Business

Identifying Marginal Performance Within Teams, and What to do Next

Marginal performers can survive in high-profit and fast-growing companies only because companies can afford to keep them or because growth is masking the fact that they are marginal.

Ed Eppley
November 22, 2019

Year after year, this storyline plays out among the good but not great companies: company earnings are up for the year. The economy is healthy.  By all appearances, things look promising and the company expects it will achieve similar, ongoing results. Just keep focused on the strategy and execution.

But here’s the business tension: execution of the strategy requires people – flawed, imperfect people. When budgets aren’t tight and the economy isn’t tanking, companies kick the can of hard decisions further down the road rather than confronting them head on. For many managers, the hard decisions are what to do with marginal performers.

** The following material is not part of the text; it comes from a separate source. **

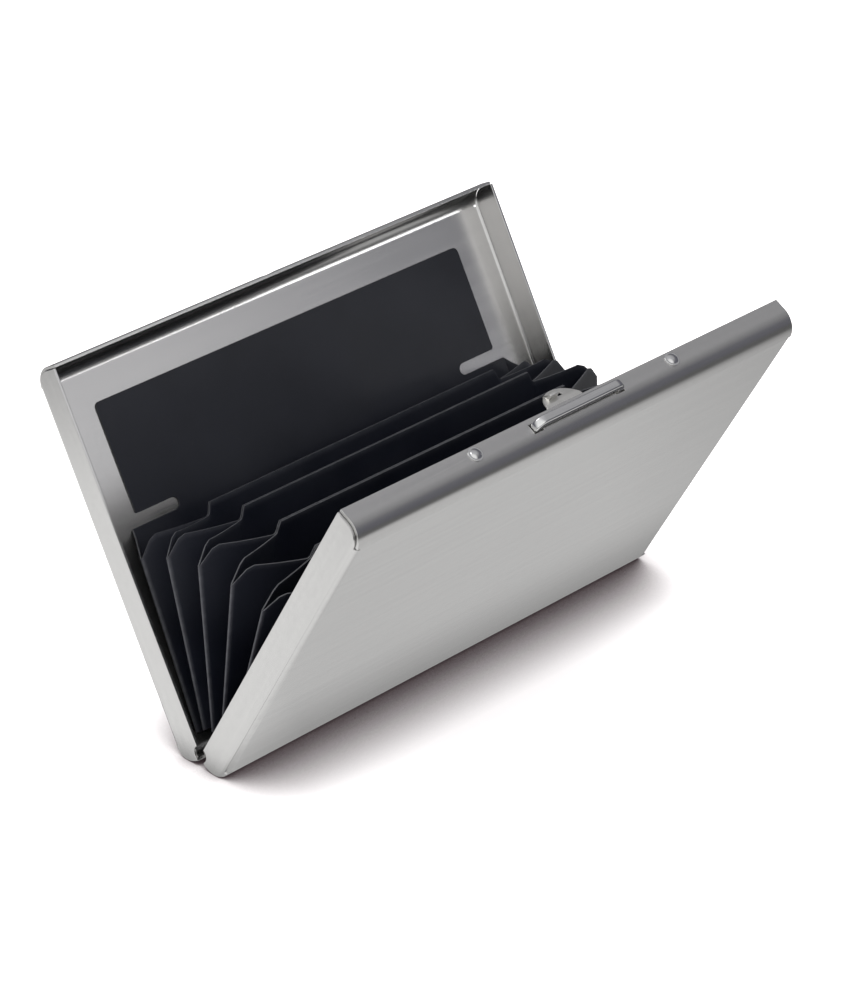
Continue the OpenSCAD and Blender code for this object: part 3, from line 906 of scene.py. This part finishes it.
def paleTable():
    # an even white table for camera and matt rays; for glossy rays it glows instead, a painted reflection for
    # polished metal to mirror, which fades out with distance
    m, tree, shader = newMaterial("paleTable")
    place = addNode(tree, "ShaderNodeTexCoord", -1100, 0)
    tooth = noiseNode(tree, -450, 300, place.outputs["Object"], 700.0, 2.0, 0.5)
    low = tuple(c * 0.985 for c in studio["tableColour"])
    paper = mixColour(tree, 0, 200, tooth, low, studio["tableColour"])
    # painted shadow: an ambient occlusion mask darkens the table's colour close under the case, in a shade
    # warmer than the paper
    shade = addNode(tree, "ShaderNodeAmbientOcclusion", -700, 500, samples=8)
    shade.inputs["Distance"].default_value = 0.013
    openness = rangeNode(tree, -500, 500, shade.outputs["AO"], 0.25, 0.95, 0.0, 1.0)
    paper = mixColour(tree, 250, 250, openness, studio["paintedShadowColour"], paper)
    tree.links.new(paper, shader.inputs["Base Color"])
    shader.inputs["Roughness"].default_value = 0.9
    shader.inputs["Specular IOR Level"].default_value = 0.0

    # painted reflection for glossy rays, set by position on the table: brighter towards the left end, dimmer
    # to the right
    split = addNode(tree, "ShaderNodeSeparateXYZ", -900, -100)
    tree.links.new(place.outputs["Object"], split.inputs[0])
    flat = addNode(tree, "ShaderNodeVectorMath", -900, -300, operation="MULTIPLY")
    flat.inputs[1].default_value = (1, 1, 0)
    tree.links.new(place.outputs["Object"], flat.inputs[0])
    away = addNode(tree, "ShaderNodeVectorMath", -700, -300, operation="LENGTH")
    tree.links.new(flat.outputs[0], away.inputs[0])
    left = rangeNode(tree, -500, 0, split.outputs[0], -0.055, -0.03,
                     studio["mirroredLeft"], studio["mirroredMiddle"])
    drop = rangeNode(tree, -500, -250, split.outputs[0], 0.045, 0.1,
                     0.0, studio["mirroredRight"] - studio["mirroredMiddle"])
    near = mathNode(tree, "ADD", -300, -100, left, drop)
    # painted shade in the reflection along the contact line, left out past the left end
    beside = mathNode(tree, "ABSOLUTE", -700, -500, split.outputs[1])
    contact = rangeNode(tree, -500, -500, beside, 0.004, 0.012, studio["paintedContactShade"], 1.0)
    clearOfEnd = rangeNode(tree, -500, -620, split.outputs[0], -0.052, -0.044, 1.0, 0.0)
    contact = mathNode(tree, "MAXIMUM", -300, -500, contact, clearOfEnd)
    near = mathNode(tree, "MULTIPLY", -150, -100, near, contact)
    # painted shade in the reflection behind the case
    behind = mathNode(tree, "ADD", -500, -900, split.outputs[0], split.outputs[1])
    paintedShadeBehind = rangeNode(tree, -300, -900, behind, 0.1, 0.2, 1.0, 0.3)
    near = mathNode(tree, "MULTIPLY", 0, -300, near, paintedShadeBehind)
    fade = rangeNode(tree, -500, -700, away.outputs["Value"], studio["nearEdge"], studio["farEdge"], 0.0, 1.0)
    mirrored = addNode(tree, "ShaderNodeMix", 50, -150)
    tree.links.new(fade, mirrored.inputs["Factor"])
    tree.links.new(near, mirrored.inputs[2])
    mirrored.inputs[3].default_value = studio["mirroredFar"]
    # the table glows with this painted brightness for glossy rays only
    glow = addNode(tree, "ShaderNodeEmission", 300, -150)
    tree.links.new(mirrored.outputs[0], glow.inputs["Strength"])
    path = addNode(tree, "ShaderNodeLightPath", 300, -350)
    choose = addNode(tree, "ShaderNodeMixShader", 800, -150)
    tree.links.new(path.outputs["Is Glossy Ray"], choose.inputs[0])
    tree.links.new(shader.outputs[0], choose.inputs[1])
    tree.links.new(glow.outputs[0], choose.inputs[2])
    tree.links.new(choose.outputs[0], tree.nodes["Material Output"].inputs["Surface"])
    bm = bmesh.new()
    bmesh.ops.create_grid(bm, x_segments=1, y_segments=1, size=3.0)
    table = meshPiece("table", bm, [m], smooth=False)
    table.location.z = cadBox[0].z - 0.00002
    return table


def softLight(name, place, size, power, aim):
    lamp = bpy.data.lights.new(name, "AREA")
    lamp.shape = "SQUARE"
    lamp.size = size
    lamp.energy = power
    o = bpy.data.objects.new(name, lamp)
    o.location = place
    o.rotation_euler = (Vector(aim) - Vector(place)).to_track_quat("-Z", "Y").to_euler()
    bpy.context.scene.collection.objects.link(o)
    return o


def studioSky():
    # even daylight for matt surfaces, and a darker graded room for shiny ones to mirror
    world = bpy.data.worlds.new("studioSky")
    world.use_nodes = True
    bpy.context.scene.world = world
    tree = world.node_tree
    tree.nodes.clear()
    out = addNode(tree, "ShaderNodeOutputWorld", 800, 0)
    sky = addNode(tree, "ShaderNodeBackground", 600, 0)
    direction = addNode(tree, "ShaderNodeTexCoord", -400, 0)
    split = addNode(tree, "ShaderNodeSeparateXYZ", -200, 0)
    ramp = addNode(tree, "ShaderNodeValToRGB", 0, 0)
    tree.links.new(direction.outputs["Generated"], split.inputs[0])
    tree.links.new(split.outputs[2], ramp.inputs[0])
    levels = studio["skyLevels"]
    marks = ramp.color_ramp.elements
    marks[0].position, marks[1].position = levels[0][0], levels[-1][0]
    for place, level in levels[1:-1]:
        marks.new(place)
    for mark, (place, level) in zip(marks, levels):
        mark.color = (level, level, level * (1.2 if place < 0.5 else 1.04), 1)
    # one broad bright side to the room
    toWindow = addNode(tree, "ShaderNodeVectorMath", -200, -300, operation="DOT_PRODUCT")
    toWindow.inputs[1].default_value = studio["windowWay"]
    tree.links.new(direction.outputs["Generated"], toWindow.inputs[0])
    window = rangeNode(tree, 0, -300, toWindow.outputs["Value"], 0.5, 0.8, 0.0, 1.0)
    room = mixColour(tree, 200, -150, window, ramp.outputs[0], (studio["windowLevel"],) * 3)
    path = addNode(tree, "ShaderNodeLightPath", 0, 300)
    day = studio["daylight"]
    seen = mixColour(tree, 400, 0, path.outputs["Is Glossy Ray"], (day, day, day), room)
    tree.links.new(seen, sky.inputs[0])
    tree.links.new(sky.outputs[0], out.inputs[0])


paleTable()
softLight("overheadSoftbox", studio["keyPlace"], studio["keySize"], studio["keyPower"], (0, 0, 0.03))
insideCase = (0, 0.03, 0.055)
glint = softLight("bendGlint", studio["glintPlace"], studio["glintSize"], studio["glintPower"], insideCase)
wash = softLight("innerWash", studio["washPlace"], studio["washSize"], studio["washPower"], insideCase)
rearOnly = bpy.data.collections.new("rearOnly")
rearOnly.objects.link(rearShell)
rearOnly.objects.link(rearPanel)
for lamp in (glint, wash):
    lamp.light_linking.receiver_collection = rearOnly
studioSky()

viewpoint = {"azimuth": -45.203, "elevation": 29.325, "roll": 0.218, "distance": 0.5964,
             "aim": (0.000936, 0.0, 0.02817), "lens": 137.53, "sensor": 36.0}


def placeCamera():
    cam = bpy.data.objects.new("camera", bpy.data.cameras.new("camera"))
    bpy.context.scene.collection.objects.link(cam)
    a, e = math.radians(viewpoint["azimuth"]), math.radians(viewpoint["elevation"])
    back = Vector((math.sin(a) * math.cos(e), -math.cos(a) * math.cos(e), math.sin(e)))
    cam.location = Vector(viewpoint["aim"]) + back * viewpoint["distance"]
    turn = (-back).to_track_quat("-Z", "Y").to_matrix().to_4x4()
    turn = turn @ Matrix.Rotation(math.radians(viewpoint["roll"]), 4, "Z")
    cam.rotation_euler = turn.to_euler()
    cam.data.lens = viewpoint["lens"]
    cam.data.sensor_width = viewpoint["sensor"]
    cam.data.clip_start, cam.data.clip_end = 0.01, 20.0
    bpy.context.scene.camera = cam


placeCamera()
bpy.context.scene.view_settings.view_transform = "Standard"
print("stage: table, lights and camera placed")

Chances are good that you know or perhaps work with a marginal performer. You might even manage one. That’s not to say that marginal performers are bad people or employees. To the contrary – many who produce marginal results are good, hard-working people. It’s just that their performance doesn’t meet the desired standard. That can stem from being in the wrong role, having to use a flawed process, not having the proper training, or not having the competence to succeed in the current role.  

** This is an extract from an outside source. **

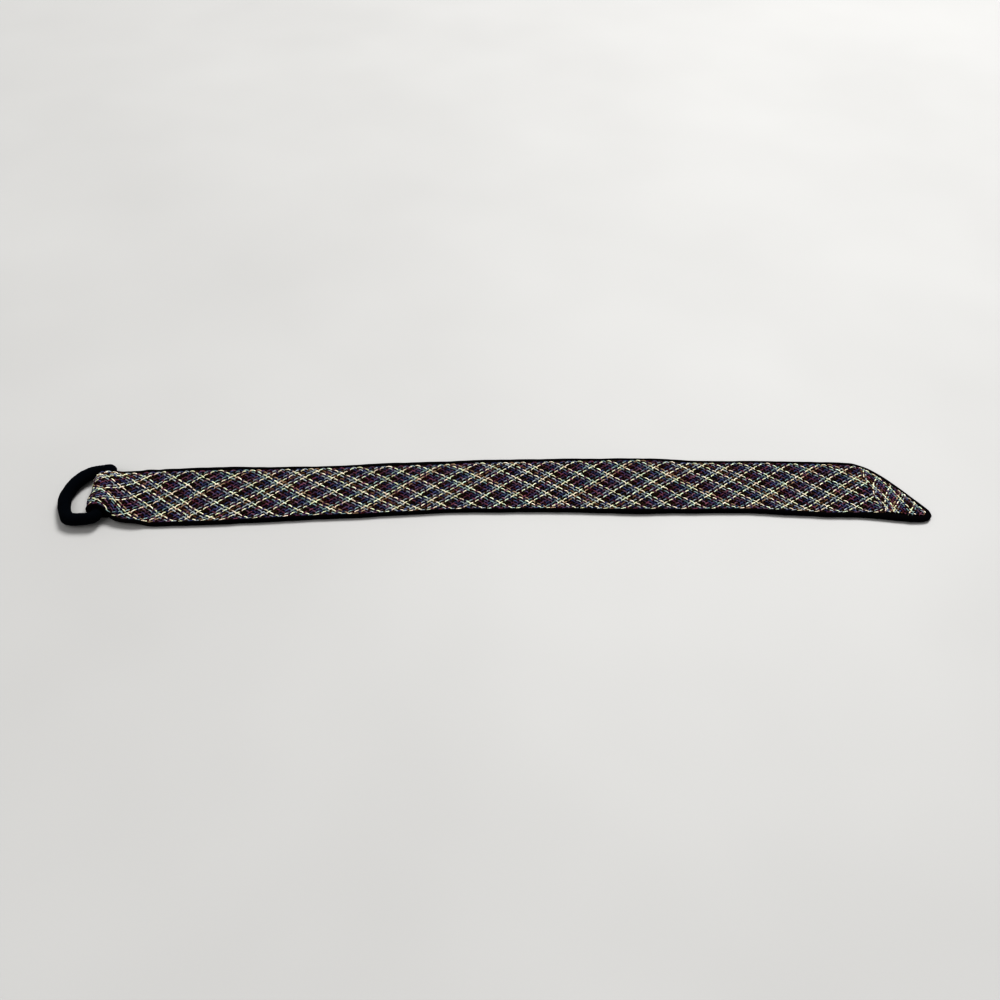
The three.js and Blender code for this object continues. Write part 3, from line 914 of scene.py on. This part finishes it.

So why do management professionals put up with things in good economic times that wouldn’t be tolerated in the face of a downturn? More to the point, what should they do with marginal performance regardless of outside factors?

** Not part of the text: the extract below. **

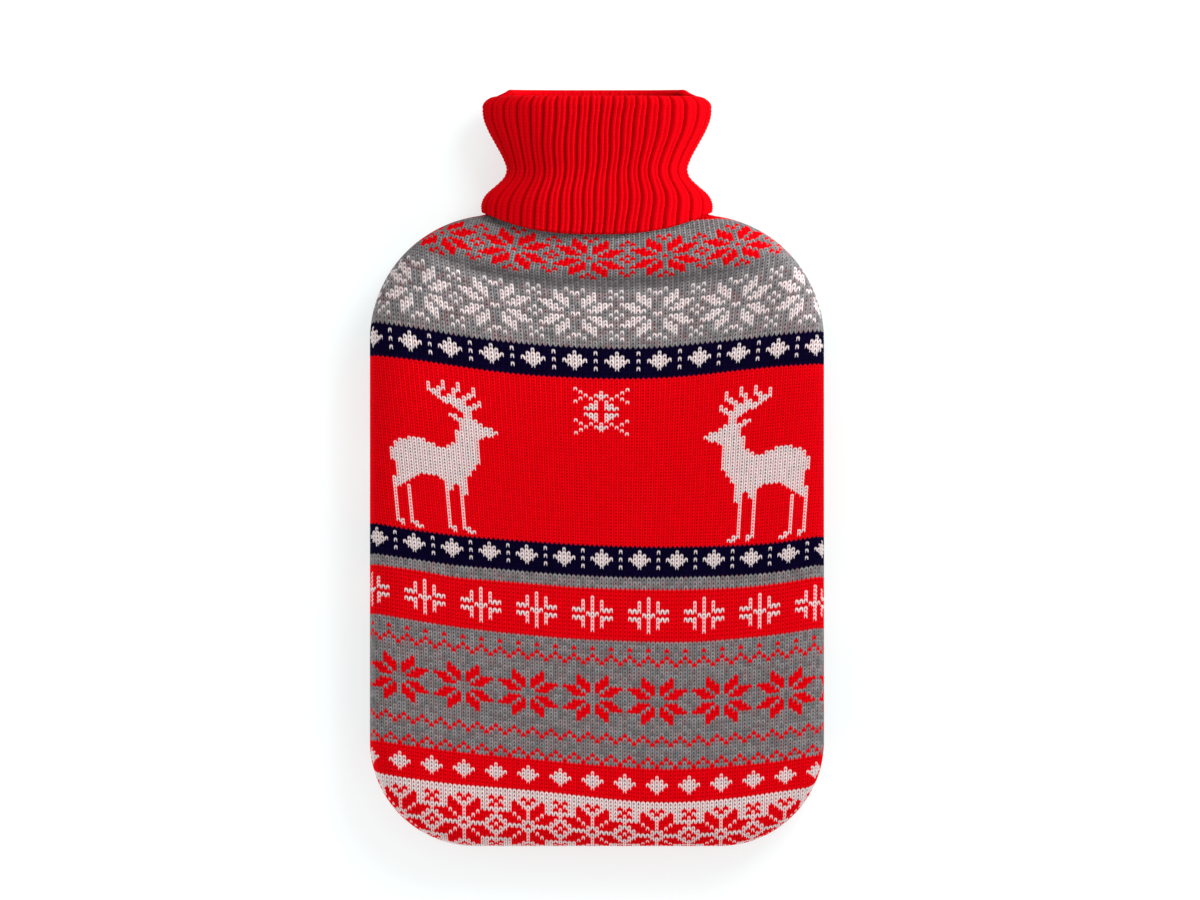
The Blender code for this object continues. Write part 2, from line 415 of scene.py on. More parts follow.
def body_depth(x, y):
    """How far points are inside the rounded body, without its neck."""
    middle = (BOTTOM_Y + SHOULDER_Y) / 2
    half_length = (SHOULDER_Y - BOTTOM_Y) / 2
    radius = np.where(y > middle, SHOULDER_RADIUS, CORNER_RADIUS)
    past_x = np.abs(x) - (HALF_WIDTH - radius)
    past_y = np.abs(y - middle) - (half_length - radius)
    outside = np.hypot(np.maximum(past_x, 0.0), np.maximum(past_y, 0.0))
    return radius - outside - np.minimum(np.maximum(past_x, past_y), 0.0)


def outline_depth(x, y):
    """How far points are inside the outline, with the neck joined on by a fillet."""
    body = body_depth(x, y)
    neck = np.minimum(NECK_HALF_WIDTH - np.abs(x), y - NECK_START_Y)
    near = np.maximum(NECK_FILLET - np.abs(body - neck), 0.0) / NECK_FILLET
    return np.maximum(body, neck) + near * near * NECK_FILLET / 4


def crown(x, y):
    across = np.maximum(1 - (x / HALF_WIDTH) ** 2, 0.0)
    along = np.maximum(1 - ((y - CROWN_Y) / CROWN_REACH) ** 2, 0.0)
    return CROWN_HEIGHT * across * along


def crease(x, y):
    """How deep in the crease points are, from 0 to 1."""
    rise = np.where(x < 0, *CREASE_RISES) * np.abs(x / HALF_WIDTH) ** CREASE_BEND
    away = (y - CREASE_Y - rise) / CREASE_WIDTH
    faded = smooth_step(CREASE_FADE_FROM, CREASE_FADE_TO, np.abs(x))
    return np.exp(-away * away) * (1 - CREASE_FADE * faded)


def edge_profile(reach, fullness, rise):
    """The cloth's rounding from the seam to the flat.

    Gives the depth of each of its points laid flat, its depth in from the seam once it is turned
    down, and its share of the rise.
    """
    turn = np.linspace(0.0, math.pi / 2, PROFILE_STEPS)
    depth = reach * (1 - np.cos(turn) ** (2 / fullness))
    share = np.sin(turn) ** (2 / fullness)
    steps = np.hypot(np.diff(depth), np.diff(share * rise)) / EDGE_STRETCH
    laid = np.concatenate([[0.0], np.cumsum(np.maximum(steps, np.diff(depth)))])
    return laid + reach - laid[-1], depth, share


def over_edge(x, y, reach, fullness, rise):
    """Wraps flat cloth over the rounded edge.

    Gives the new x and y, the share of the rise, and how far past the seam the cloth's point is.
    """
    neck_share = smooth_step(NECK_BLEND_FROM_Y, NECK_BLEND_TO_Y, y)
    inside = outline_depth(x, y)
    parts = []
    for part_reach, part_fullness in ((reach, fullness), (NECK_HALF_WIDTH, NECK_FULLNESS)):
        laid, depth, share = edge_profile(part_reach, part_fullness, rise)
        new_depth = np.where(inside < part_reach, np.interp(inside, laid, depth), inside)
        parts.append((new_depth, np.interp(inside, laid, share), laid[0] - inside))
    depth, share = (blend(parts[0][k], parts[1][k], neck_share) for k in range(2))
    past = np.where(neck_share < 1, parts[0][2], parts[1][2])
    past = np.where(neck_share > 0, np.minimum(past, parts[1][2]), past)
    nudge = 1e-6
    for _ in range(EDGE_PASSES):
        slope_x = (outline_depth(x + nudge, y) - outline_depth(x - nudge, y)) / (2 * nudge)
        slope_y = (outline_depth(x, y + nudge) - outline_depth(x, y - nudge)) / (2 * nudge)
        steep = np.maximum(np.hypot(slope_x, slope_y), nudge)
        move = (depth - outline_depth(x, y)) / steep
        x, y = x + slope_x * move, y + slope_y * move
    return x, y, share, past


def front_surface(x, y):
    x, y, share, past = over_edge(x, y, FRONT_REACH, FRONT_FULLNESS, FRONT_RISE)
    rise = blend(FRONT_RISE, NECK_RISE, smooth_step(NECK_BLEND_FROM_Y, NECK_BLEND_TO_Y, y))
    rise = rise + crown(x, y) - CREASE_DEPTH * crease(x, y)
    return np.stack([x, y, SEAM_HEIGHT + share * rise], -1), past


def back_surface(x, y):
    x, y, share, past = over_edge(x, y, BACK_REACH, BACK_FULLNESS, BACK_DROP)
    lift = NECK_LIFT * smooth_step(NECK_LIFT_FROM_Y, NECK_LIFT_TO_Y, y)
    return np.stack([x, y, SEAM_HEIGHT - share * (BACK_DROP - lift)], -1), past


# --- The knitted pattern -----------------------------------------------------------------------


def whole(chart):
    """A chart given down to its middle row, with its mirror added below."""
    return chart + chart[-2::-1]


def stamp(pattern, chart, top, middle, yarn):
    """Knits one figure with its top row and middle column here."""
    left = middle - len(chart[0]) // 2
    for row, line in enumerate(chart):
        for column, mark in enumerate(line):
            j, i = top + row - FIRST_ROW, left + column + SIDE_COLUMNS
            if mark == "X" and 0 <= i < pattern.shape[1]:
                pattern[j, i] = yarn


def repeat(pattern, chart, top, phase, every, yarn):
    """Knits a figure again and again round a band."""
    times = SIDE_COLUMNS // every + 2
    for time in range(-times, times + 1):
        stamp(pattern, chart, top, phase + round(time * every), yarn)


def bars(pattern, top, rows, yarn):
    pattern[top - FIRST_ROW : top + rows - FIRST_ROW] = yarn


def navy_band(pattern, top, phase):
    bars(pattern, top, 8, NAVY)
    repeat(pattern, whole(DIAMOND), top + 1, phase, 8, WHITE)
    repeat(pattern, whole(DOTS), top + 1, phase + 4, 8, WHITE)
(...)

Employ ABC testing to weigh performance

An ABC exercise is intended to get managers to think critically about employee performance and determine if their competence to perform is at the A, B, or C level with regard to their current job and the next job above them. A-level performers are the MVPs every manager wants – people who can perform their current and even next job above them with a high level of competency. B-level performers are competent, but likely need more experience or training to get them to the next level. C-level performers lack the competency needed to succeed in their current job and won’t have it for the next one either. This competency screening is then tested with other managers who have interaction with the employee. Scores are debated and appropriate, agreed-upon action needs to be taken.

When a C-level, marginal performer is eventually dealt with, those around that individual often wonder – what took so long?– as marginal performance is never a secret. When someone is failing, everyone around that individual is aware. As a result, inaction becomes an indictment on the management professional.

The four quadrants of performance

During Jack Welch’s 20-year run as chairman and CEO of General Electric, he created a buzz with his “10 percent” rule, which essentially involved letting go the bottom 10 percent of company staff. While this was chided as heartless and draconian, the move was about performance and results of a public company. During Welch’s tenure, GE’s value was estimated to have grown by 4,000 percent.

Most companies today wouldn’t find it hard to identify 10 percent of employees who don’t culturally fit or perform as desired. But that doesn’t mean their cutting the bottom 10 percent either.

Mapping employees in a performance quadrant makes it easier to quantify marginal performers and bad-fit employees.

When plotted on the quadrant with an upward vertical axis that represents performance trending toward greater results, and a left-to-right horizontal axis that shows alignment with company culture and values, it becomes easy to see who the MVPs are (1) and who isn’t a good fit (4). The challenge is with quadrants 2 and 3.

A marginal performer in quadrant 2 is typically a good person who is trying hard, with values that match up with the company, is a good team player, but is still underperforming. There is a default to human truth here (they’re likable, they’re good, but not great) that can lead to inaction, which management pros need to overcome. Here’s what you have to determine:

  • The process is wrong and we have a good person in wrong job;
  • The process is right but the person is not trained to do the job; or
  • The process is right, the person is trained, and they’re just not performing.

Then ask…

  • How likely would I be to rehire this person for the same job?


The first two outcomes are fixable. However, if you have someone whose performance doesn’t merit termination but also isn’t strong enough to rehire – you have short- and longer-term challenges to face. Short term, you have to ask yourself how much time and energy you’ll devote to fix the situation; and longer term, how can you help them be somewhere else where their contribution is rewarding – for them and the company.

Quadrant 3 performers present teams and companies with the greatest risk. While performance might be high, it comes at a cost. Every day that a manager accepts intolerable employee behavior in exchange for higher performance, they are complicit in eroding the company culture and the chemistry of their team. Enhancing employee performance is part of a manager’s job, but changing an employee’s values to align with company culture is nearly impossible.

Marginal performers can survive in high-profit and fast-growing companies only because companies can afford to keep them or because growth is masking the fact that they are marginal. This isn’t the reality for most companies.

As leaders and managers begin their 2020 planning discussions about strategy, priorities, CFIs and structure to improve results, consider what actions need to occur as a result of performance evaluations. For the company to grow, so must the productivity and capacity of the people who are responsible for it. It’s a management pro’s job to evaluate the process and fix it if necessary, provide training that elevates performance, and do the difficult work of addressing the marginal performer’s future.